Whitman wishes for us to slow down, and take notice of the little things, enjoy nature for it will be gone one day too. Instead of falling into the monotonous routine, change your life daily. Find a new way to work, pay close attention to the areas surrounding you, and most importantly, don't take the people around you for granted. Indulge yourself in them, breathe them, and listen to them. Simply, take your time.

Again, like Emerson, Whitman was skeptical of religion being taught from the ideas of others. He says, "I do not despise you priests, all time, the world over, My faith is the greatest of faiths and the least of faiths". Here Whitman declares that while he thinks that the priests and other speakers of religions might have something to say, he does not agree with them in their entirety. He feels that his faith in strongest within him and he doesn't need material things to worship to know that he has religion.

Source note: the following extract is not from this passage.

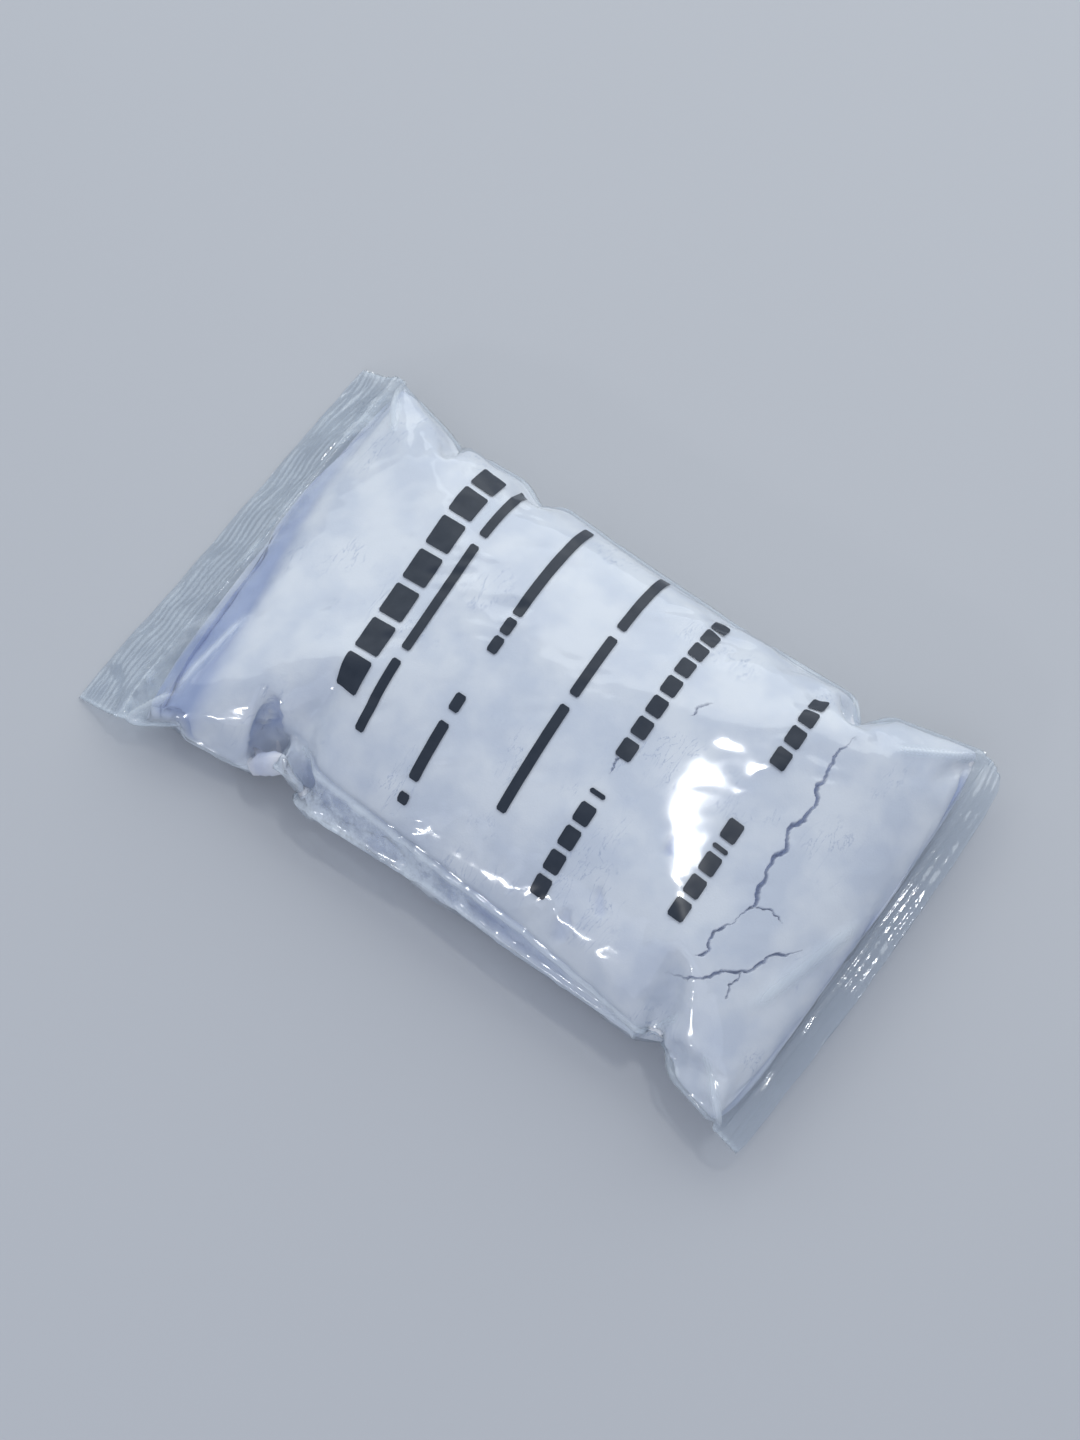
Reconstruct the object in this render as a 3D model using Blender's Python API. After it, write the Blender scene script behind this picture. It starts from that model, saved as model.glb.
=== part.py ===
"""Clear film pillow bag of 1 kg white cement, lying flat on its back.

The bag is a lay-flat tube of polythene film, welded shut at both ends: a narrow plain weld at the
bottom and a wide ribbed weld at the top. The powder inside swells it to a pillow. A tube that is
filled grows narrower, so its four welded corners stand out as ears.

Metres. +Y runs towards the ribbed weld, +X to the right of the printed face, +Z up through it.
The origin is on the floor, under the middle of the bag.
"""

import math

import bmesh
import bpy

# The film tube
FLAT_WIDTH = 0.150
FILM_THICKNESS = 0.00015

# How far the welded bands reach beyond their welds, and how far they droop there
TOP_BAND_LENGTH = 0.0165
TOP_BAND_DROOP = 0.0105
BOTTOM_BAND_LENGTH = 0.008
BOTTOM_BAND_DROOP = 0.003

# The filled pillow
BODY_LENGTH = 0.2345
WAIST_WIDTH = 0.129
BODY_HEIGHT = 0.044
SIDE_FOLD_HEIGHT = 0.015
TOP_WELD_HEIGHT = 0.0115
BOTTOM_WELD_HEIGHT = 0.015
FLOOR_FLATTENING = 0.028

# Where a side fold buckles inwards, and the panel above it slumps: the side, the place along the
# pillow, and the shares of the depth and of the slump
PINCH_DEPTH = 0.006
PINCH_SLUMP = 0.012
PINCH_REACH = 0.08
PINCHES = (
    (-1, 0.52, 1.0, 1.0),
    (1, 0.42, 0.5, 0.0),
    (-1, -0.70, 1.0, 0.0),
    (1, -0.63, 0.6, 0.0),
)

# The powder and the empty film between it and each weld
POWDER_CLEARANCE = 0.0004
TOP_HEADSPACE = 0.006
BOTTOM_HEADSPACE = 0.006

# A pin-prick in the back panel lets the air out when bags are stacked
VENT_DIAMETER = 0.002
VENT_FROM_WELD = 0.0045

# Shape powers: how late the pillow turns down to each weld, how slack the film hangs there (0.5 is
# a round end, 1 a straight slope), and how late it widens to its ears
TOP_DOME_POWER = 3.0
BOTTOM_DOME_POWER = 3.9
TOP_SLACK = 0.85
BOTTOM_SLACK = 0.8
EAR_POWER = 4.4

# How round the sections are: 1 is an ellipse, less is squarer and more is nearer a ridge
MIDDLE_ROUNDNESS = 1.0
END_ROUNDNESS = 0.6
BACK_ROUNDNESS = 1.2

# The powder's end section as a share of the full one, and how late the powder shrinks to it
POWDER_END_SHARE = 0.45
POWDER_END_POWER = 14.0

# Mesh fineness
SEGMENTS = 36
STATIONS = 36
VENT_SEGMENTS = 12

# The bands reach a little into the pillow, which is this high above its folds where it meets them
BAND_OVERLAP = 0.0015
WELD_TIP = 0.4 * FILM_THICKNESS
BODY_CENTRE_Y = (BOTTOM_BAND_LENGTH - TOP_BAND_LENGTH) / 2

FILM_COLOUR = (0.74, 0.80, 0.90, 1.0)
CEMENT_COLOUR = (0.80, 0.80, 0.84, 1.0)


def clear_scene():
    for item in list(bpy.data.objects):
        bpy.data.objects.remove(item, do_unlink=True)


def new_collection(name):
    collection = bpy.data.collections.new(name)
    bpy.context.scene.collection.children.link(collection)
    return collection


def new_material(name, colour, roughness):
    material = bpy.data.materials.new(name)
    material.use_nodes = True
    shader = material.node_tree.nodes["Principled BSDF"]
    shader.inputs["Base Color"].default_value = colour
    shader.inputs["Roughness"].default_value = roughness
    shader.inputs["Metallic"].default_value = 0.0
    material.diffuse_color = colour
    return material


def new_object(name, mesh_data, collection):
    mesh_data.normal_update()
    bmesh.ops.recalc_face_normals(mesh_data, faces=mesh_data.faces)
    mesh = bpy.data.meshes.new(name)
    mesh_data.to_mesh(mesh)
    mesh_data.free()
    item = bpy.data.objects.new(name, mesh)
    collection.objects.link(item)
    return item


def as_cutter(item):
    item.hide_render = True
    item.display_type = "WIRE"
    return item


def add_boolean(item, operation, other):
    modifier = item.modifiers.new(f"{operation} {other.name}", "BOOLEAN")
    modifier.operation = operation
    modifier.solver = "EXACT"
    modifier.object = other


def mix(start, end, share):
    return start + (end - start) * share


def rounded(value, power):
    """value to a power, keeping its sign: a circle's sine or cosine made squarer or rounder."""
    return math.copysign(abs(value) ** power, value)


def fullness(along):
    """0 at the bottom weld (along is -1) and at the top one (1), and 1 in the middle."""
    if along > 0:
        return (1 - min(along, 1) ** TOP_DOME_POWER) ** TOP_SLACK
    return (1 - min(-along, 1) ** BOTTOM_DOME_POWER) ** BOTTOM_SLACK


def pinched(along, side):
    """How far the left (side is -1) or right (1) fold is drawn in there, and how far it slumps."""
    depth = slump = 0.0
    for fold, place, depth_share, slump_share in PINCHES:
        if fold == side:
            near = math.exp(-(((along - place) / PINCH_REACH) ** 2))
            depth += PINCH_DEPTH * depth_share * near
            slump += PINCH_SLUMP * slump_share * near
    return depth, slump


def section_reach(height, full, inset):
    """How far a section rises or drops from its folds. The inset fades out at the closed weld."""
    reach = mix(WELD_TIP, height, full)
    return reach - inset * (1 - WELD_TIP / reach)


def skin_point(along, angle, inset, shrink):
    """A point of the pillow's skin, moved in by inset. The section there is shrunk about its folds."""
    full = fullness(along)
    side = math.copysign(1, math.cos(angle))
    pinch, slump = pinched(along, side)
    weld_z = TOP_WELD_HEIGHT if along > 0 else BOTTOM_WELD_HEIGHT
    fold_z = mix(weld_z, SIDE_FOLD_HEIGHT, full)
    if math.sin(angle) > 0:
        roundness = mix(MIDDLE_ROUNDNESS, END_ROUNDNESS, along**2)
        height = section_reach(BODY_HEIGHT - SIDE_FOLD_HEIGHT, full, inset)
        height -= slump * math.cos(angle) ** 2
    else:
        roundness = BACK_ROUNDNESS
        height = section_reach(SIDE_FOLD_HEIGHT + FLOOR_FLATTENING, full, inset)
    half_width = mix(WAIST_WIDTH, FLAT_WIDTH, abs(along) ** EAR_POWER) / 2 - pinch - inset
    x = shrink * half_width * rounded(math.cos(angle), roundness)
    y = BODY_CENTRE_Y + along * (BODY_LENGTH / 2 - inset)
    z = fold_z + shrink * height * rounded(math.sin(angle), roundness)
    return x, y, max(z, inset)


def end_shrink(share):
    """Rounds off the ends of the powder: 1 along most of its length, and less at share -1 and 1."""
    return math.sqrt(1 - (1 - POWDER_END_SHARE**2) * abs(share) ** POWDER_END_POWER)


def pillow(name, collection, inset, start=-1.0, end=1.0, round_ends=False):
    """The pillow's solid from along = start to end, every surface moved in by inset.

    A capped cylinder is cut into stations, closer together near its ends, and each of its rings is
    moved onto the pillow's section there. All skins share their stations, and their warped quads
    are split along the same diagonal, so that two insets stay apart by an even wall. Rings beyond
    the start or end lie in its flat face.
    """
    tube = bmesh.new()
    bmesh.ops.create_cone(
        tube, cap_ends=True, segments=SEGMENTS, radius1=1, radius2=1, depth=2
    )
    lengthwise = [e for e in tube.edges if abs(e.verts[0].co.z - e.verts[1].co.z) > 1]
    bmesh.ops.subdivide_edges(tube, edges=lengthwise, cuts=STATIONS - 1, use_grid_fill=True)
    for vertex in tube.verts:
        share = math.sin(vertex.co.z * math.pi / 2)
        angle = math.atan2(vertex.co.y, vertex.co.x)
        along = min(max(share, start), end)
        shrink = end_shrink(share) if round_ends else 1.0
        vertex.co = skin_point(along, angle, inset, shrink)
    bmesh.ops.triangulate(tube, faces=tube.faces, quad_method="FIXED")
    return new_object(name, tube, collection)


def weld_band(name, collection, side, length, weld_z, droop):
    """The two film layers welded flat beyond the pillow's end. side is 1 at the top, -1 at the bottom."""
    weld_y = BODY_CENTRE_Y + side * BODY_LENGTH / 2
    band = bmesh.new()
    bmesh.ops.create_cube(band, size=1)
    for vertex in band.verts:
        outwards = vertex.co.y * side + 0.5
        vertex.co = (
            vertex.co.x * FLAT_WIDTH,
            weld_y + side * mix(-BAND_OVERLAP, length, outwards),
            weld_z - droop * outwards + vertex.co.z * 2 * FILM_THICKNESS,
        )
    return new_object(name, band, collection)


def vent(collection):
    """The needle that pricks the back panel, near the ribbed weld."""
    needle = bmesh.new()
    bmesh.ops.create_cone(
        needle,
        cap_ends=True,
        segments=VENT_SEGMENTS,
        radius1=VENT_DIAMETER / 2,
        radius2=VENT_DIAMETER / 2,
        depth=2 * TOP_WELD_HEIGHT,
    )
    y = BODY_CENTRE_Y + BODY_LENGTH / 2 - VENT_FROM_WELD
    bmesh.ops.translate(needle, verts=needle.verts, vec=(0, y, 0))
    return new_object("vent_needle", needle, collection)


def build_film_bag(parts, cutters, material):
    film = pillow("film_bag", parts, inset=0.0)
    for name, side, length, weld_z, droop in (
        ("ribbed_weld_band", 1, TOP_BAND_LENGTH, TOP_WELD_HEIGHT, TOP_BAND_DROOP),
        ("plain_weld_band", -1, BOTTOM_BAND_LENGTH, BOTTOM_WELD_HEIGHT, BOTTOM_BAND_DROOP),
    ):
        band = as_cutter(weld_band(name, cutters, side, length, weld_z, droop))
        add_boolean(film, "UNION", band)
    cavity = as_cutter(pillow("cavity", cutters, inset=FILM_THICKNESS))
    add_boolean(cavity, "UNION", as_cutter(vent(cutters)))
    add_boolean(film, "DIFFERENCE", cavity)
    film.data.materials.append(material)
    return film


def build_cement_fill(parts, material):
    half_length = BODY_LENGTH / 2 - FILM_THICKNESS - POWDER_CLEARANCE
    fill = pillow(
        "cement_fill",
        parts,
        inset=FILM_THICKNESS + POWDER_CLEARANCE,
        start=BOTTOM_HEADSPACE / half_length - 1,
        end=1 - TOP_HEADSPACE / half_length,
        round_ends=True,
    )
    fill.data.materials.append(material)
    return fill


def main():
    clear_scene()
    parts = new_collection("cement_bag")
    cutters = new_collection("cutters")
    film = build_film_bag(parts, cutters, new_material("clear_film", FILM_COLOUR, 0.15))
    fill = build_cement_fill(parts, new_material("white_cement", CEMENT_COLOUR, 0.95))
    for item in (film, fill):
        item.data.shade_smooth()


main()
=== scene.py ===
import math

import bmesh
import bpy
import numpy as np
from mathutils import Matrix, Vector, noise
from mathutils.bvhtree import BVHTree
from mathutils.kdtree import KDTree


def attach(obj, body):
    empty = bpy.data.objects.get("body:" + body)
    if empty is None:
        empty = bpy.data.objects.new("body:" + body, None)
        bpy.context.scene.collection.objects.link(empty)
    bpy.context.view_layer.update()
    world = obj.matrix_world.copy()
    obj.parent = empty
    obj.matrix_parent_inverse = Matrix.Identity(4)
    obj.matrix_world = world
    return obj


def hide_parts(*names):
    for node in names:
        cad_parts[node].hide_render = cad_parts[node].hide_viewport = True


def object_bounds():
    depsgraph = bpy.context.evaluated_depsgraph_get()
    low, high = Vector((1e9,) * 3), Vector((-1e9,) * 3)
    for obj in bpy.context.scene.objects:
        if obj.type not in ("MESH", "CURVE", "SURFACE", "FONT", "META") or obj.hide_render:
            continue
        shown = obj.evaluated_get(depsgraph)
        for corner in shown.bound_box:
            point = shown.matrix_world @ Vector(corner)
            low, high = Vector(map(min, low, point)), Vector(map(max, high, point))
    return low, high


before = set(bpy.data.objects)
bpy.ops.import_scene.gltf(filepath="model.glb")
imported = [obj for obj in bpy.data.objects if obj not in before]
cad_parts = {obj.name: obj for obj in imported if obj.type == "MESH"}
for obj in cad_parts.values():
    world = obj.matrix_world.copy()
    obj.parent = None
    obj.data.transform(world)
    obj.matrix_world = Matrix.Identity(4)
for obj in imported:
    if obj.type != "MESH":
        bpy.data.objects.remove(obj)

CAD_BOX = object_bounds()

# The film as cut, lay-flat, in metres. X runs across the bag and Y along it, to the wide band.
FILM_WIDTH = 0.150
FILM_LENGTH = 0.277
TOP_BAND = 0.020
BOTTOM_BAND = 0.008
FILM_THICKNESS = 0.00015
TOP_WELD = FILM_LENGTH / 2 - TOP_BAND
BOTTOM_WELD = BOTTOM_BAND - FILM_LENGTH / 2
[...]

It may not be the religion of another, but it is his. Why should he believe what someone else has to say What if their interpretation is as far from his as the Sun is from Pluto He doesn't believe that they are necessarily wrong in any way, he just doesn't see things the way they do. If everyone thought in exactly the same way then we'd all be mindless, imagination would no longer exist. Diversity is what keeps our societies flourishing. The constant flowing of new information and ideas is what makes us strong. Knowledge is power.

Although he was rejected in his own time, Whitman has become a permanent fixture in the world's literary library. As time passed, and more ideas were born he slowly began to become excepted. As he said would happen, people put him down for a while, and then picked him back up later, and there was a whole world of difference. His radical style was seen as more contemporary, and people understood his message a little more. Whitman taught them to let loose of their insecurities and live for the present.

His understanding of nature made life just a bit more beautiful. Eyes were opened to a natural world that many never knew existed. He is timeless, and although it never happened in his lifetime he has finally "sounded his barbaric yawp over the roofs of the world". 324.